• Supplied data:
= = = = = = =
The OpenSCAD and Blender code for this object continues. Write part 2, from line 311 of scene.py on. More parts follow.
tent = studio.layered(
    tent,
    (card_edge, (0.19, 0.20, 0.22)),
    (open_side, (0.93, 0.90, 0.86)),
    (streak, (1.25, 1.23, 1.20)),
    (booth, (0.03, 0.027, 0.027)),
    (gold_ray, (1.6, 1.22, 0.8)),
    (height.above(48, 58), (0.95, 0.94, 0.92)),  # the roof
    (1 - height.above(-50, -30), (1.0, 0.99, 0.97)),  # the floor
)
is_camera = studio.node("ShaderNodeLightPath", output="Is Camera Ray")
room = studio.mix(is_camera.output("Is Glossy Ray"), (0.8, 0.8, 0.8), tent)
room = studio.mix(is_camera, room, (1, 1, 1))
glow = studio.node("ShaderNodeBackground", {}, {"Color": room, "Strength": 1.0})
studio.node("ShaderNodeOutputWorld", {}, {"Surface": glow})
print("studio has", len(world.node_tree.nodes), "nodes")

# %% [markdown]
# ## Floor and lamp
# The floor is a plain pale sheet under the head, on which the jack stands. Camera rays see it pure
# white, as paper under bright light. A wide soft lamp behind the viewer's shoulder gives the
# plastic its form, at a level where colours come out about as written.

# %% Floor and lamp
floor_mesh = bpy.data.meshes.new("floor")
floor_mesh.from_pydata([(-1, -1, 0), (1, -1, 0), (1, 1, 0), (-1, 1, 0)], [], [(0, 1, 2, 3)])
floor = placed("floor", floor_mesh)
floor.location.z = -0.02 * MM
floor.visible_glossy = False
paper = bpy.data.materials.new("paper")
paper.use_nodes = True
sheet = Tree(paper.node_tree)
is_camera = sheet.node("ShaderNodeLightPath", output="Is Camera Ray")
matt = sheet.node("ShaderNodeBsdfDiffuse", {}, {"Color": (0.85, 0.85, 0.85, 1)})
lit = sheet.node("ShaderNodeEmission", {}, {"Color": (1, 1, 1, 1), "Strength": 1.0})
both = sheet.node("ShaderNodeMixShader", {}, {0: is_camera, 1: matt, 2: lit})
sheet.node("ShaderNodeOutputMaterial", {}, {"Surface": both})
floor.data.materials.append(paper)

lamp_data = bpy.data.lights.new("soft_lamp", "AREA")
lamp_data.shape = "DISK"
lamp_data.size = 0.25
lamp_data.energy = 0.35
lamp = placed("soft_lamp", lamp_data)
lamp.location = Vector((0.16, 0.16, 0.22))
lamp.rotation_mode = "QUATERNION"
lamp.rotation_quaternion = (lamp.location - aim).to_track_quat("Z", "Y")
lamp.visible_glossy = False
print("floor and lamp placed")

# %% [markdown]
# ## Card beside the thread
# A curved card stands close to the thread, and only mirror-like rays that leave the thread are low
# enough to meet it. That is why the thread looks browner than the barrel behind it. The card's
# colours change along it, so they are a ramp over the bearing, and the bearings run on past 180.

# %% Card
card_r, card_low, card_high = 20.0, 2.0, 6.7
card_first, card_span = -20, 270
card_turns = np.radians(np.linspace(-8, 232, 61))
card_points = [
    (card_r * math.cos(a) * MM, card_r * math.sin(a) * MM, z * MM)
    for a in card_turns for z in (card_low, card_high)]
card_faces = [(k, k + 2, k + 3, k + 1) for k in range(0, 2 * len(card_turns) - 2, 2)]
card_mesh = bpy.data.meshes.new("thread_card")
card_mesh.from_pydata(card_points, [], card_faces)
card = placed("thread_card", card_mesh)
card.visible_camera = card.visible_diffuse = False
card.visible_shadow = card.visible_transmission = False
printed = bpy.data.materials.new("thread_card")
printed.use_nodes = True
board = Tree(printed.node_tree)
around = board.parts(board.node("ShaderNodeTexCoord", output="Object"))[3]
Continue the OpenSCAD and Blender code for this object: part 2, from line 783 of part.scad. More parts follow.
= = = = = = =
• What to do: Repeat the data precisely, reproducing every entry.

• Completed exercise:
The OpenSCAD and Blender code for this object continues. Write part 2, from line 311 of scene.py on. More parts follow.
tent = studio.layered(
    tent,
    (card_edge, (0.19, 0.20, 0.22)),
    (open_side, (0.93, 0.90, 0.86)),
    (streak, (1.25, 1.23, 1.20)),
    (booth, (0.03, 0.027, 0.027)),
    (gold_ray, (1.6, 1.22, 0.8)),
    (height.above(48, 58), (0.95, 0.94, 0.92)),  # the roof
    (1 - height.above(-50, -30), (1.0, 0.99, 0.97)),  # the floor
)
is_camera = studio.node("ShaderNodeLightPath", output="Is Camera Ray")
room = studio.mix(is_camera.output("Is Glossy Ray"), (0.8, 0.8, 0.8), tent)
room = studio.mix(is_camera, room, (1, 1, 1))
glow = studio.node("ShaderNodeBackground", {}, {"Color": room, "Strength": 1.0})
studio.node("ShaderNodeOutputWorld", {}, {"Surface": glow})
print("studio has", len(world.node_tree.nodes), "nodes")

# %% [markdown]
# ## Floor and lamp
# The floor is a plain pale sheet under the head, on which the jack stands. Camera rays see it pure
# white, as paper under bright light. A wide soft lamp behind the viewer's shoulder gives the
# plastic its form, at a level where colours come out about as written.

# %% Floor and lamp
floor_mesh = bpy.data.meshes.new("floor")
floor_mesh.from_pydata([(-1, -1, 0), (1, -1, 0), (1, 1, 0), (-1, 1, 0)], [], [(0, 1, 2, 3)])
floor = placed("floor", floor_mesh)
floor.location.z = -0.02 * MM
floor.visible_glossy = False
paper = bpy.data.materials.new("paper")
paper.use_nodes = True
sheet = Tree(paper.node_tree)
is_camera = sheet.node("ShaderNodeLightPath", output="Is Camera Ray")
matt = sheet.node("ShaderNodeBsdfDiffuse", {}, {"Color": (0.85, 0.85, 0.85, 1)})
lit = sheet.node("ShaderNodeEmission", {}, {"Color": (1, 1, 1, 1), "Strength": 1.0})
both = sheet.node("ShaderNodeMixShader", {}, {0: is_camera, 1: matt, 2: lit})
sheet.node("ShaderNodeOutputMaterial", {}, {"Surface": both})
floor.data.materials.append(paper)

lamp_data = bpy.data.lights.new("soft_lamp", "AREA")
lamp_data.shape = "DISK"
lamp_data.size = 0.25
lamp_data.energy = 0.35
lamp = placed("soft_lamp", lamp_data)
lamp.location = Vector((0.16, 0.16, 0.22))
lamp.rotation_mode = "QUATERNION"
lamp.rotation_quaternion = (lamp.location - aim).to_track_quat("Z", "Y")
lamp.visible_glossy = False
print("floor and lamp placed")

# %% [markdown]
# ## Card beside the thread
# A curved card stands close to the thread, and only mirror-like rays that leave the thread are low
# enough to meet it. That is why the thread looks browner than the barrel behind it. The card's
# colours change along it, so they are a ramp over the bearing, and the bearings run on past 180.

# %% Card
card_r, card_low, card_high = 20.0, 2.0, 6.7
card_first, card_span = -20, 270
card_turns = np.radians(np.linspace(-8, 232, 61))
card_points = [
    (card_r * math.cos(a) * MM, card_r * math.sin(a) * MM, z * MM)
    for a in card_turns for z in (card_low, card_high)]
card_faces = [(k, k + 2, k + 3, k + 1) for k in range(0, 2 * len(card_turns) - 2, 2)]
card_mesh = bpy.data.meshes.new("thread_card")
card_mesh.from_pydata(card_points, [], card_faces)
card = placed("thread_card", card_mesh)
card.visible_camera = card.visible_diffuse = False
card.visible_shadow = card.visible_transmission = False
printed = bpy.data.materials.new("thread_card")
printed.use_nodes = True
board = Tree(printed.node_tree)
around = board.parts(board.node("ShaderNodeTexCoord", output="Object"))[3]
Continue the OpenSCAD and Blender code for this object: part 2, from line 783 of part.scad. More parts follow.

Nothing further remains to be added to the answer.